A lot of people fantasize about adding a pool to their garden, especially if they have plenty of space and a nice climate to enjoy it with. But what a lot of people don’t know is that there tend to be two kinds of pools available: chlorine and salt water. Both are entirely safe to swim in, but they both come with their ups and downs. So, what should you consider if you’re thinking about going for a salt water pool?
Con: The initial cost
This is the biggest concern when fitting a pool. They can be pretty expensive already, but having a salt water pool means that you have to install a salt-water generator. The electrical costs of keeping the generator running are also well worth considering. If you do buy a generator, make sure you consider how many hours a day you should run in both summer and winter so you’re not wasting money. Consider the other financial factors of adding a pool, too. For instance, you might think it more worth it if you live in an area where adding a pool might increase your home’s value. Just be aware that sometimes a pool doesn’t add to it at all. Of course, chlorine pools come with their own running costs, often in the materials you need to maintain it.
Pro: More time to relax
As you might imagine, a pool that constantly generates its own chlorination through a salt generator won’t need as much regular maintenance as a chlorine pool. In fact, experts say that you only have to maintain a salt water pool once a year unless something unexpected effects it. Whereas, a chlorine pool is always going to need much more attention. You have to shock the pool every month or so to kill bacteria. You also have to keep adding more chlorine to deal with the fact that human use of the pool introduces chloramines that cause skin and eye irritation as well as producing that famous “chlorine smell” that you don’t want hanging around the garden. A single annual drain and fill up of a salt water pool compared to the near constant attention that chlorine pools need offer a clear advantage.

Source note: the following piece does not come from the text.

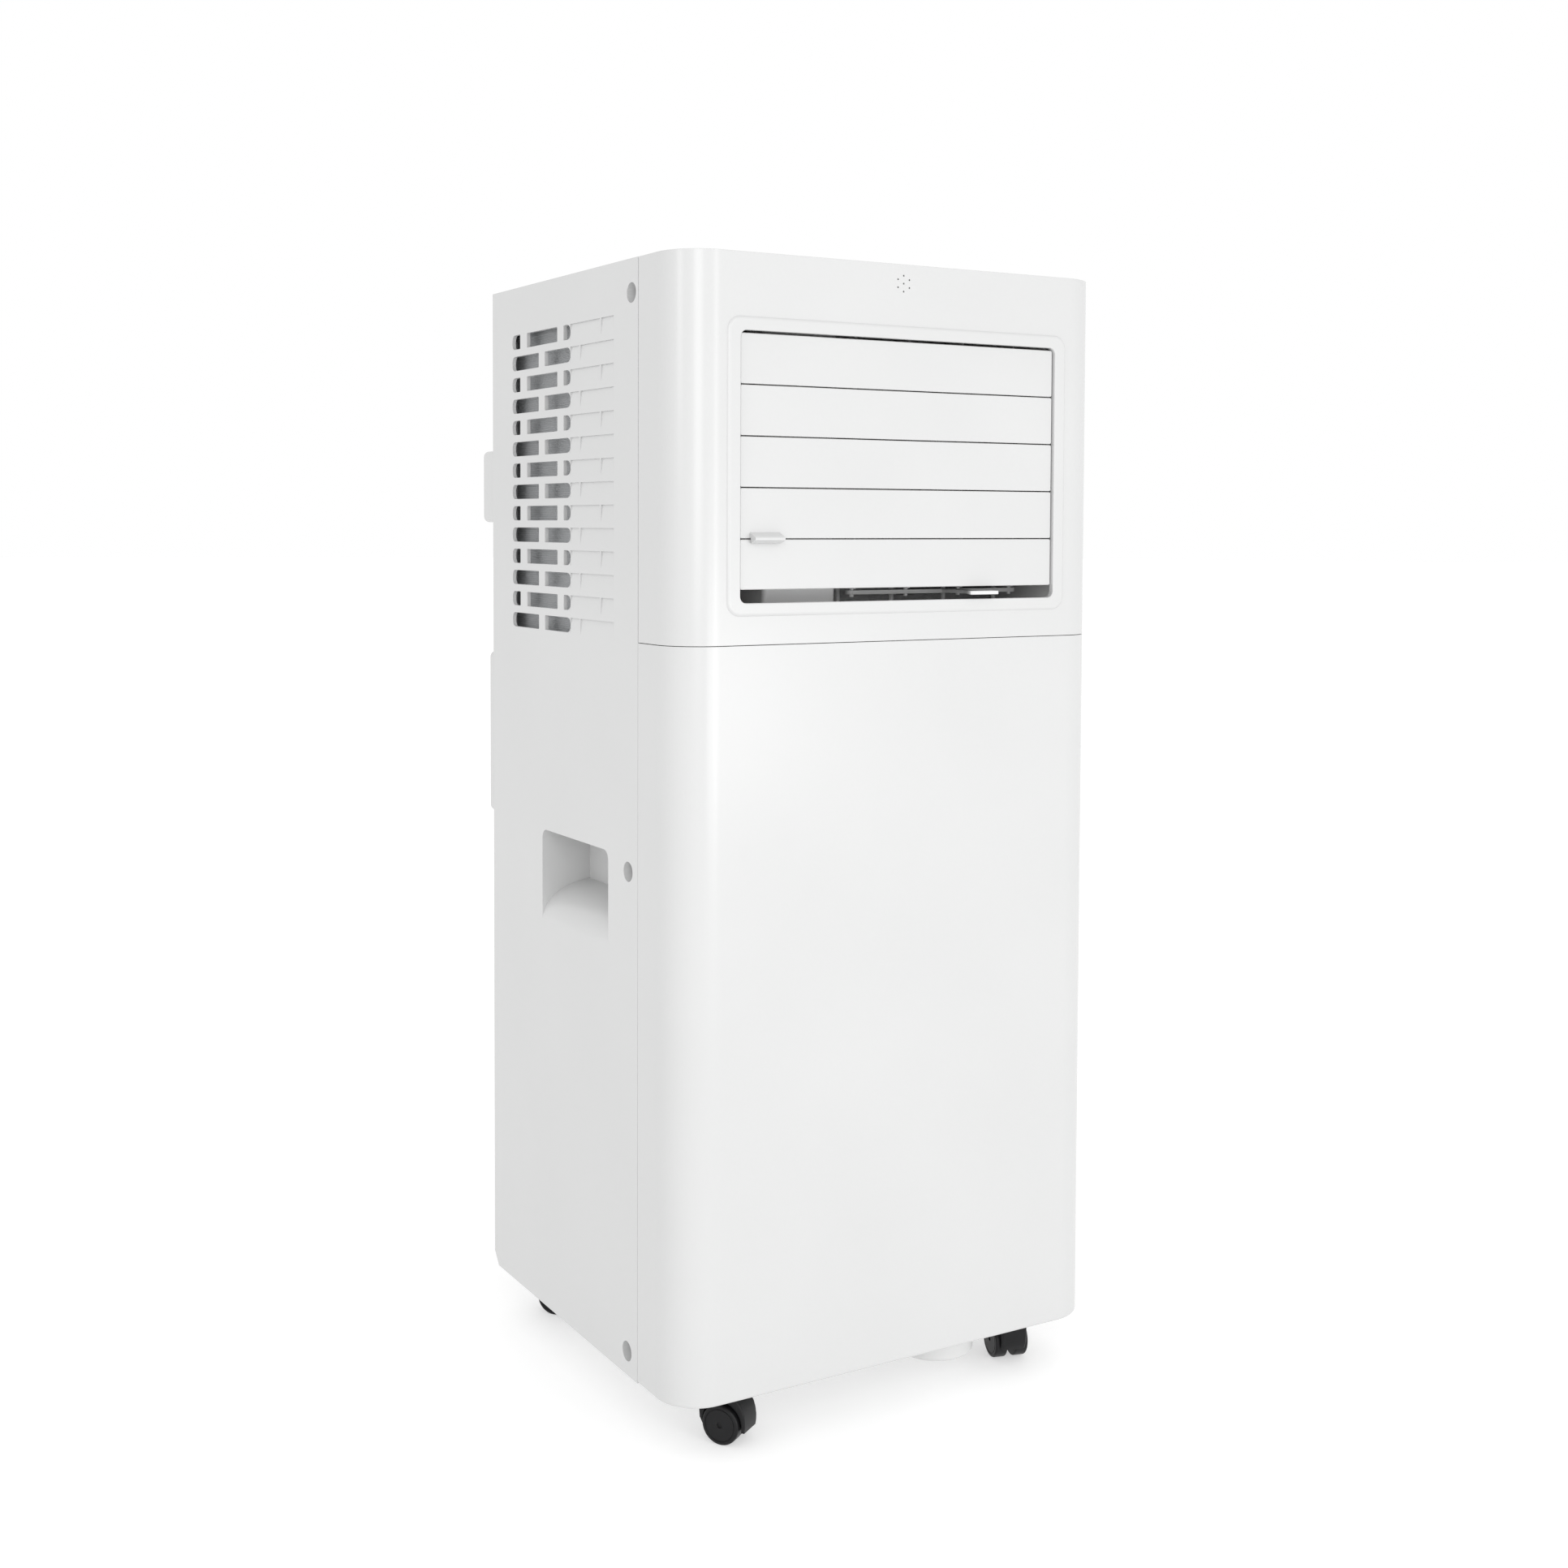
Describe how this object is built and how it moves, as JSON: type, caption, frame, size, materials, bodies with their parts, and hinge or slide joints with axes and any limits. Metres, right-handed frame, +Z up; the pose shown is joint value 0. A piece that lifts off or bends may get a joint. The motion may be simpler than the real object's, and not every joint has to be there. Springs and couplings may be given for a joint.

Deciding factor: Your garden has to be able to take it
Salt water in a pool is no real concern. However, it’s when that salt gets outside the pool that it can become a problem. A lot of porous materials are vulnerable to salt corrosion. If you’re installing a salt water pool, then it’s a good idea to consider advice from experts like BlueTerra Pool Construction to make sure that not only is the pool fit right. You also want to make sure that the garden environment around the pool isn’t susceptible to the corrosion of water splashed or tracked out of the pool.
If you can manage the expense and you’re sure corrosion isn’t going to be a major concern in your garden, then a salt water pool offers a lot of advantages. You just have to know what you’re taking on.